Who captures the value?
Starship and New Glenn should not be understood only as cheaper launchers. The central question is who captures the value created by cheaper access to orbit. A traditional launch provider sells capacity; an integrated operator uses that capacity to strengthen downstream markets, where much of the value lies.
Despite Starship’s high development cost, lower launch costs could give SpaceX a major structural advantage. The recent SpaceX IPO reinforces this logic: capital markets are funding not only a launch provider, but an integrated space infrastructure company built around Starlink, transportation, defense, lunar logistics and future orbital systems. Customers may benefit from lower prices in some cases, but SpaceX has no obligation to pass on the full savings, especially when those savings support its own businesses.

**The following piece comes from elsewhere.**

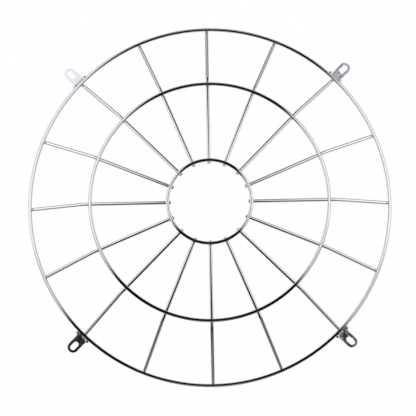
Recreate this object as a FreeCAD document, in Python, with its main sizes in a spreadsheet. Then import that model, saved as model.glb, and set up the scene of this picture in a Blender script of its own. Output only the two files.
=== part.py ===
"""A welded round-wire guard for the front of a lamp.

Three concentric rings lie on top of sixteen radial wires. The radial wires run flat across the crown,
bend just outside the middle ring and slope down to the outer ring. Four slotted tabs are welded to the
outer side of the outer ring, each in line with a radial wire. The axis of the guard is Z, its crown is
up, and the undersides of the tabs lie on z = 0. All sizes are in millimetres.
"""

import FreeCAD, Part
import math
import os

import Sketcher

OUTPUT_FOLDER = "parts"

# Name, value in mm (or a count) and meaning of each driving size
DRIVING_SIZES = (
    ("ring_wire_dia", 3.5, "diameter of the wire of the three rings"),
    ("radial_wire_dia", 3.5, "diameter of the radial wires"),
    ("outer_ring_dia", 356.5, "outer ring, measured to the centre of its wire"),
    ("middle_ring_dia", 234.5, "middle ring, measured to the centre of its wire"),
    ("inner_ring_dia", 82.5, "inner ring, measured to the centre of its wire"),
    ("crown_rise", 30.0, "height of the two crown rings above the outer ring"),
    ("mount_gap", 1.25, "gap from the mounting plane to the wires stacked under the outer ring"),
    ("weld_setdown", 0.5, "how far two crossing wires are pressed together at a weld"),
    ("radial_wire_count", 16, "number of radial wires"),
    ("bend_offset", 6.5, "from the middle ring out to the corner of the radial wire's bend"),
    ("bend_radius", 10.0, "radius of that bend, to the centre of the wire"),
    ("inner_overhang", 1.25, "how far a radial wire's end stands inside the inner ring"),
    ("outer_overhang", 0.8, "how far a radial wire runs on past its weld at the outer ring"),
    ("tab_count", 4, "number of mounting tabs"),
    ("tab_width", 11.0, "width of a tab"),
    ("tab_thickness", 1.5, "thickness of a tab"),
    ("joggle_reach", 4.0, "from the outer ring out to the corner of the tab's bend"),
    ("joggle_radius", 1.75, "radius of the tab's bend, to the middle of the plate"),
    ("slot_reach", 14.25, "from the outer ring out to the middle of the slot"),
    ("slot_width", 5.5, "width of the slot, clear of an M5 screw"),
    ("slot_length", 9.5, "length of the slot from end to end"),
    ("tip_rim", 2.4, "metal left between the slot and the tip of the tab"),
)

# Sizes that follow from the driving ones, as expressions on the sheet
RING_RADIUS = {
    "outer_ring": "sizes.outer_ring_dia / 2",
    "middle_ring": "sizes.middle_ring_dia / 2",
    "inner_ring": "sizes.inner_ring_dia / 2",
}
OUTER_RING_HEIGHT = (
    "sizes.mount_gap + sizes.radial_wire_dia - sizes.weld_setdown + sizes.ring_wire_dia / 2"
)
CROWN_HEIGHT = OUTER_RING_HEIGHT + " + sizes.crown_rise"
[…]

The same logic applies more broadly. Super-heavy launchers may open new markets, but the first movers will likely be those who own the transportation layer. They can create demand internally, experiment faster, and accept lower margins in one segment to win in another. Launch is becoming less a standalone service than the foundation of space infrastructure operations.
For the rest of the industry, this creates both opportunity and risk: lower-cost, high-cadence access could enable systems that were previously impossible, but the benefits may be captured disproportionately by a small number of vertically integrated actors, especially where launch providers are also downstream competitors.
Super-heavy launchers are therefore testing a larger proposition: whether cheaper access to orbit can expand the entire space economy. The winners will not simply be those who reach orbit, but those ready for what cheaper orbit makes possible.